EXERCISE OBJECTIVE:
Starting at the top of the records, output every line through the one that contains "half along -X.", keeping each exactly as it appears.

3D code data
■ ■ ■ ■ ■ ■ ■
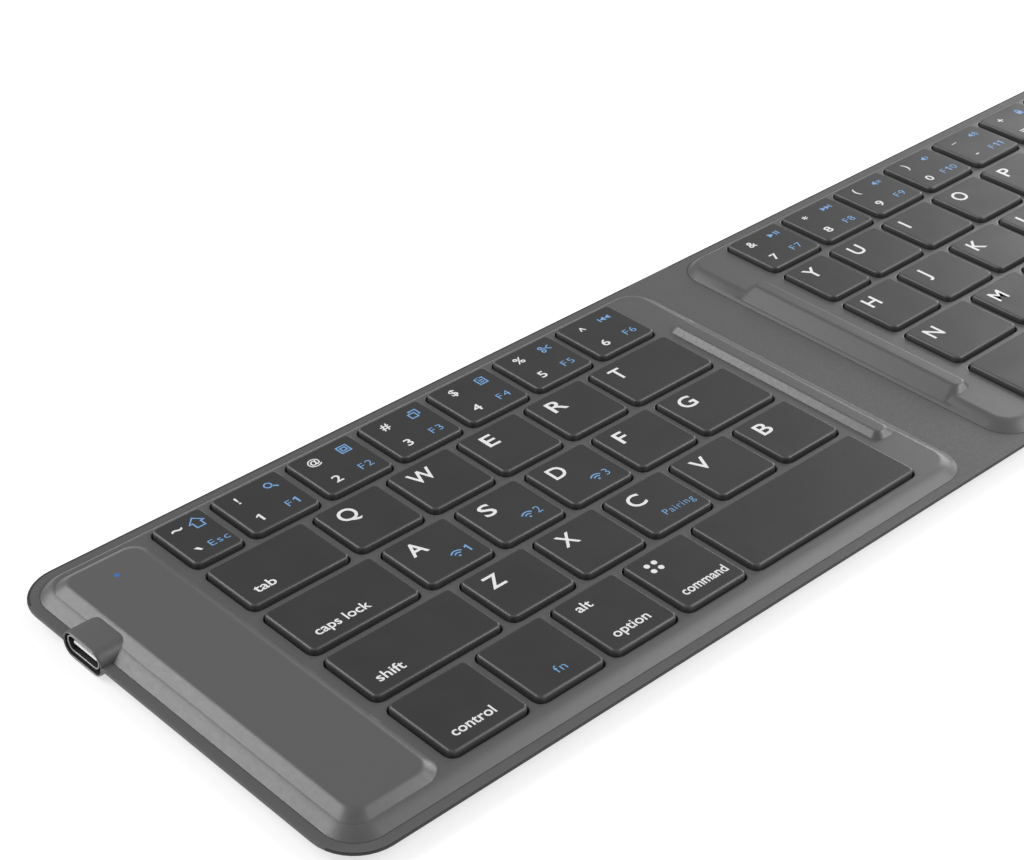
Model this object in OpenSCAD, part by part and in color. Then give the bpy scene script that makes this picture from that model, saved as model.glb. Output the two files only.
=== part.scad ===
// Folding keyboard: two key trays in leather-like covers, joined by a flexible spine.
// X runs along the key rows, Y away from the typist, Z up. The origin is the middle of the
// footprint on the table. The right half is laid out along +X, the left half along -X.

/* [Keys] */
// Distance between letter keys along a row
key_pitch = 16.6; // [15:0.1:20]
// Gap between neighbouring keycaps in a row
key_gap = 2.3; // [2:0.05:4]
// Distance between rows of keys
row_pitch = 15.5; // [14:0.1:19]
// Gap between rows of keycaps
row_gap = 2.25; // [2:0.05:4.5]
// Extra depth of the front row of keys
front_row_extra = 2.1; // [0:0.1:4]
// Width of the escape key
esc_w = 10.15; // [8:0.05:14]
// Width of the tab key
tab_w = 20.5; // [14:0.05:24]
// Width of the caps lock key
caps_w = 22.7; // [15:0.05:26]
// Width of the left shift key
shift_w = 26.7; // [17:0.05:30]
// Width of the control key
control_w = 16.1; // [12:0.05:18]
// Width of the 7 key
seven_w = 14.3; // [10:0.05:18]
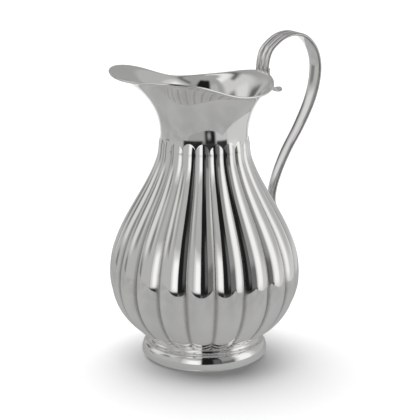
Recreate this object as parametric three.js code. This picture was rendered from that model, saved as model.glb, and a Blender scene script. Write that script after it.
■ ■ ■ ■ ■ ■ ■
OUTPUT BELOW:
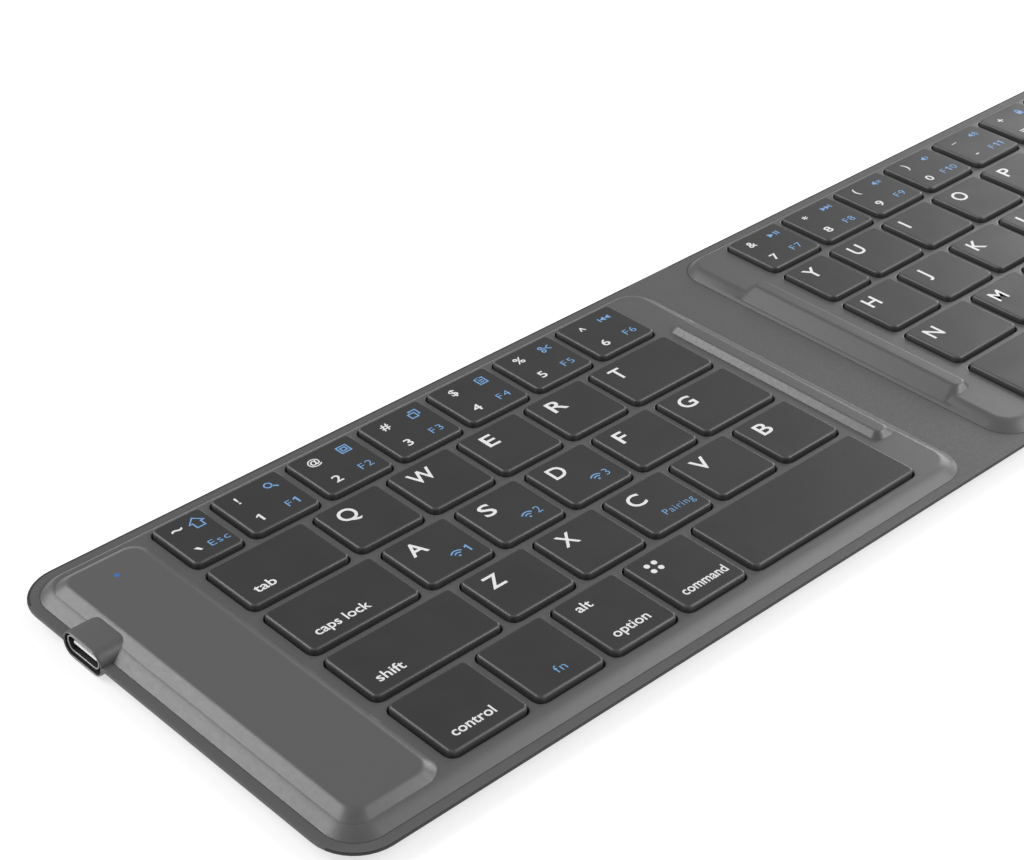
Model this object in OpenSCAD, part by part and in color. Then give the bpy scene script that makes this picture from that model, saved as model.glb. Output the two files only.
=== part.scad ===
// Folding keyboard: two key trays in leather-like covers, joined by a flexible spine.
// X runs along the key rows, Y away from the typist, Z up. The origin is the middle of the
// footprint on the table. The right half is laid out along +X, the left half along -X.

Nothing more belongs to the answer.